In any event, the estimate that best fits recent market dynamics would place the critical point in the first week of August, within less than 2% of current levels. Indeed, the 30-day crash probability that we estimate from this particular model is rising vertically, and will continue to do so with every market advance from this point. In practice, based on a much broader set of historically reliable evidence, we already view the market as highly vulnerable to steep, abrupt losses.
There will be no avoiding the completion of this market cycle for investors in aggregate. Every share of stock that is issued has to be held by someone, at every moment in time, until that share is retired. So it is useless to encourage investors to “get out” of stocks here. There is no such thing. The real question is who will hold the bag, so to speak. Those would best be investors who are committed to a passive investment strategy, who understand the relationship between valuations and likely risk and return over the completion of the cycle and the long-term, perhaps those who are comfortable enough with their own evidence to dismiss ours, and in any event, those who could tolerate the outcomes that we anticipate without abandoning their discipline, in the event they actually unfold as they have in prior market cycles.

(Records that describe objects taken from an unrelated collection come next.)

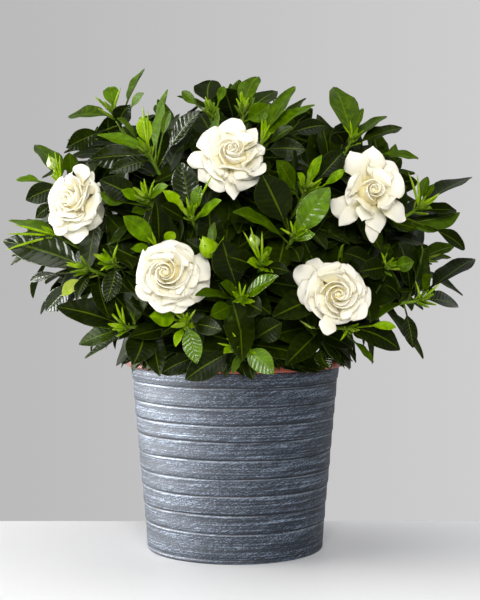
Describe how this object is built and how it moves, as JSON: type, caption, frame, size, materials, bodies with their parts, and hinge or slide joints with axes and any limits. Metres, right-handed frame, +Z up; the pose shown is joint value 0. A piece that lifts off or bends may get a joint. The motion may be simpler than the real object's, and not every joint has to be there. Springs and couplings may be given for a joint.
{
  "type": "potted gardenia",
  "caption": "Flowering gardenia shrub: a round crown of glossy leaves with double white blooms, in a plastic grow pot that hangs in a ridged, tapered zinc pot",
  "frame": {"origin": "Centre of the zinc pot's flat underside, on the surface that the pot stands on", "axes": "+Z up along the pot's axis, -Y towards the viewer of the picture, +X to the viewer's right"},
  "size_m": [0.4364, 0.3962, 0.4526],
  "materials": {
    "zinc": "satin",
    "plastic": "satin",
    "soil": "matte",
    "bark": "matte",
    "leaf": "satin",
    "petal": "matte"
  },
  "bodies": {
    "root": {"zinc_pot": "zinc", "grow_pot": "plastic", "soil": "soil", "woody_stem": "bark", "bloom_left": "petal", "bloom_top": "petal", "bloom_centre": "petal", "bloom_right_low": "petal", "bloom_right_high": "petal", "bloom_left_stalk": "leaf", "bloom_top_stalk": "leaf", "bloom_centre_stalk": "leaf", "bloom_right_low_stalk": "leaf", "bloom_right_high_stalk": "leaf", "shoot_crown_left": "leaf", "shoot_upper_left": "leaf", "shoot_left_high": "leaf", "shoot_far_left": "leaf", "shoot_left_low": "leaf", "shoot_centre_left": "leaf", "shoot_low_left": "leaf", "shoot_middle_left": "leaf", "shoot_inner_left": "leaf", "shoot_centre_high": "leaf", "shoot_top_centre": "leaf", "shoot_top_right": "leaf", "shoot_upper_right": "leaf", "shoot_crown_right": "leaf", "shoot_far_right": "leaf", "shoot_right_low": "leaf", "shoot_low_right": "leaf", "shoot_centre_right": "leaf", "shoot_inner_right": "leaf", "shoot_centre": "leaf", "shoot_centre_bud": "leaf", "shoot_round_bud": "leaf", "shoot_below_bloom": "leaf", "shoot_front_low": "leaf", "shoot_right_middle": "leaf", "shoot_side_right": "leaf", "shoot_side_right_low": "leaf", "shoot_side_left": "leaf", "shoot_side_left_low": "leaf", "shoot_back_right": "leaf", "shoot_back_right_high": "leaf", "shoot_back_right_mid": "leaf", "shoot_back_low": "leaf", "shoot_back_high": "leaf", "shoot_back_mid": "leaf", "shoot_back_left_high": "leaf", "shoot_back_left": "leaf", "shoot_back_left_mid": "leaf", "shoot_top_back_right": "leaf", "shoot_top_back_left": "leaf", "shoot_top_middle": "leaf"}
  },
  "joints": []
}
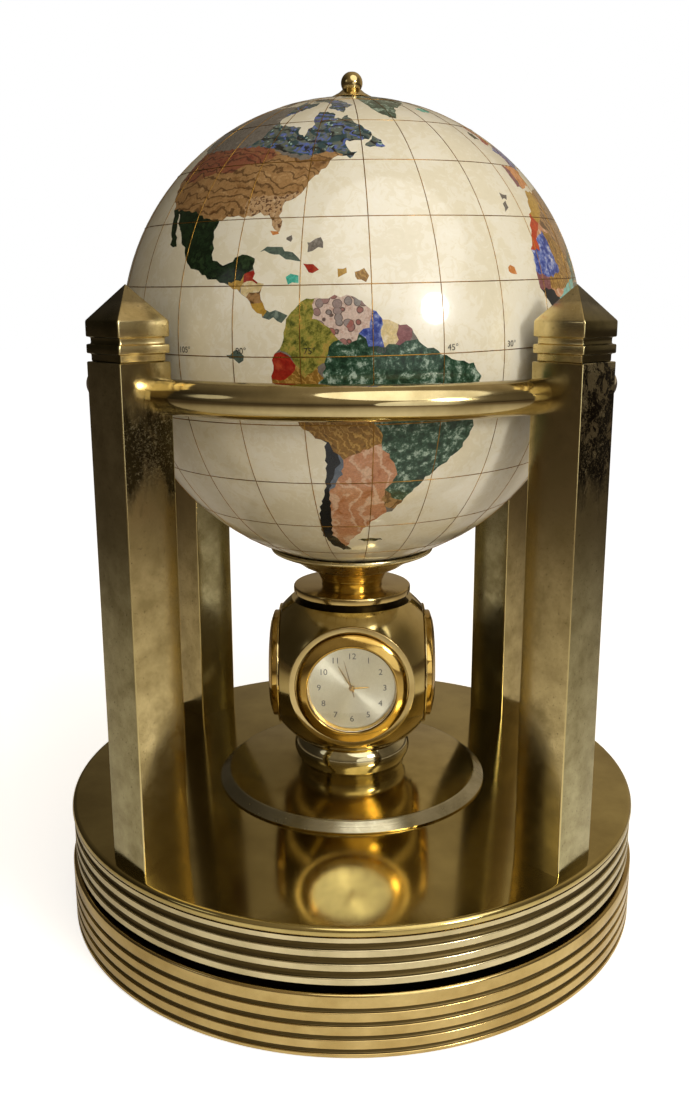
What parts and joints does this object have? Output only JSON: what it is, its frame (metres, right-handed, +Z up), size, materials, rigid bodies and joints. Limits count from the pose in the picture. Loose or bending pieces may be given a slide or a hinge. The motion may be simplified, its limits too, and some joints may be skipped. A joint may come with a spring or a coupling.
{
  "type": "globe clock",
  "caption": "Desk globe of inlaid stone on a turning grooved brass base, with square columns, a gallery ring and a cube that holds a clock, a thermometer and a hygrometer.",
  "frame": {"origin": "centre of the resting face, on the surface that the base stands on", "axes": "+Z up along the globe's axis, the clock faces -Y, +X is to the right as the clock is read"},
  "size_m": [0.2006, 0.2006, 0.2801],
  "materials": {
    "pale_brass": "polished, pale and slightly tarnished",
    "gold_brass": "polished, yellow gold",
    "warm_brass": "satin, warm gold",
    "steel": "zinc plated",
    "pearl_resin": "mother-of-pearl resin with stone inlay and brass wire, lacquered",
    "dial_metal": "sunburst brushed silver",
    "crystal": "clear",
    "band_rubber": "matte",
    "felt": "napped felt",
    "board": "bare fibreboard",
    "case_plastic": "moulded"
  },
  "bodies": {
    "lower_base": {"base_pad": "felt", "base_board": "board", "lower_drum": "gold_brass", "lower_race": "steel"},
    "ball_cage_body": {"ball_cage": "steel"},
    "turntable": {"upper_race": "steel", "centre_rivet": "steel", "upper_drum": "pale_brass", "top_plate": "pale_brass", "gallery_arc_front": "pale_brass", "gallery_arc_right": "pale_brass", "gallery_arc_rear": "pale_brass", "gallery_arc_left": "pale_brass", "column_shaft_front_left": "pale_brass", "column_cap_front_left": "pale_brass", "column_foot_front_left": "steel", "column_shaft_front_right": "pale_brass", "column_cap_front_right": "pale_brass", "column_foot_front_right": "steel", "column_shaft_rear_right": "pale_brass", "column_cap_rear_right": "pale_brass", "column_foot_rear_right": "steel", "column_shaft_rear_left": "pale_brass", "column_cap_rear_left": "pale_brass", "column_foot_rear_left": "steel", "pedestal_skirt": "pale_brass", "pedestal_collar": "pale_brass", "clock_cube": "pale_brass", "top_disc": "gold_brass", "neck_spool": "warm_brass", "globe_cup": "gold_brass", "axis_rod": "steel", "axis_nut": "steel", "finial": "pale_brass", "clock_ring": "pale_brass", "thermometer_ring": "pale_brass", "thermometer_bezel": "warm_brass", "thermometer_lens": "crystal", "thermometer_dial": "dial_metal", "thermometer_case": "case_plastic", "hygrometer_ring": "pale_brass", "hygrometer_bezel": "warm_brass", "hygrometer_lens": "crystal", "hygrometer_dial": "dial_metal", "hygrometer_case": "case_plastic"},
    "globe": {"globe_north": "pearl_resin", "globe_south": "pearl_resin", "globe_bush_north": "warm_brass", "globe_bush_south": "warm_brass"},
    "clock_insert": {"clock_bezel": "warm_brass", "clock_lens": "crystal", "clock_dial": "dial_metal", "clock_movement": "case_plastic", "clock_band": "band_rubber"},
    "setting_knob_body": {"setting_knob": "case_plastic"},
    "hour_hand_body": {"hour_hand": "warm_brass"},
    "minute_hand_body": {"minute_hand": "warm_brass"},
    "second_hand_body": {"second_hand": "warm_brass"},
    "thermometer_pointer_body": {"thermometer_pointer": "warm_brass"},
    "hygrometer_pointer_body": {"hygrometer_pointer": "warm_brass"}
  },
  "joints": [
    {"name": "turntable_spin", "type": "hinge", "parent": "lower_base", "child": "turntable", "pos_m": [0, 0, 0.0185], "axis": [0, 0, 1], "continuous": true},
    {"name": "ball_cage_roll", "type": "hinge", "parent": "lower_base", "child": "ball_cage_body", "pos_m": [0, 0, 0.0185], "axis": [0, 0, 1], "continuous": true},
    {"name": "globe_spin", "type": "hinge", "parent": "turntable", "child": "globe", "pos_m": [0, 0, 0.19705], "axis": [0, 0, 1], "continuous": true},
    {"name": "clock_insert_pull", "type": "slide", "parent": "turntable", "child": "clock_insert", "axis": [0, -1, 0], "range_m": [0, 0.03]},
    {"name": "setting_knob_turn", "type": "hinge", "parent": "clock_insert", "child": "setting_knob_body", "pos_m": [0, -0.0113, 0.0745], "axis": [0, 1, 0], "continuous": true},
    {"name": "minute_hand_turn", "type": "hinge", "parent": "clock_insert", "child": "minute_hand_body", "pos_m": [0, -0.0262, 0.083], "axis": [0, 1, 0], "continuous": true},
    {"name": "hour_hand_turn", "type": "hinge", "parent": "clock_insert", "child": "hour_hand_body", "pos_m": [0, -0.0257, 0.083], "axis": [0, 1, 0], "continuous": true},
    {"name": "second_hand_turn", "type": "hinge", "parent": "clock_insert", "child": "second_hand_body", "pos_m": [0, -0.0267, 0.083], "axis": [0, 1, 0], "continuous": true},
    {"name": "thermometer_pointer_turn", "type": "hinge", "parent": "turntable", "child": "thermometer_pointer_body", "pos_m": [0.0262, 0, 0.083], "axis": [-1, 0, 0], "range_deg": [-130, 110]},
    {"name": "hygrometer_pointer_turn", "type": "hinge", "parent": "turntable", "child": "hygrometer_pointer_body", "pos_m": [-0.0262, 0, 0.083], "axis": [1, 0, 0], "range_deg": [-105, 134]}
  ],
  "couplings": [
    {"joint": "ball_cage_roll", "follows": "turntable_spin", "ratio": 0.5},
    {"joint": "minute_hand_turn", "follows": "setting_knob_turn", "ratio": -1},
    {"joint": "hour_hand_turn", "follows": "setting_knob_turn", "ratio": -0.083333}
  ]
}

For my own readers, I’ve offered a great deal of historical evidence, a record of effectiveness in prior complete market cycles, and detail about our challenges in the recent speculative half-cycle, as well as how we’ve addressed them. My hope is our value-conscious, historically-informed, full-cycle discipline, along with the adaptations we’ve made, will encourage peace rather than fear, knowing that we’ll respond to the pendulum as it swings, in a way that considers risk and seeks opportunity in what may come next.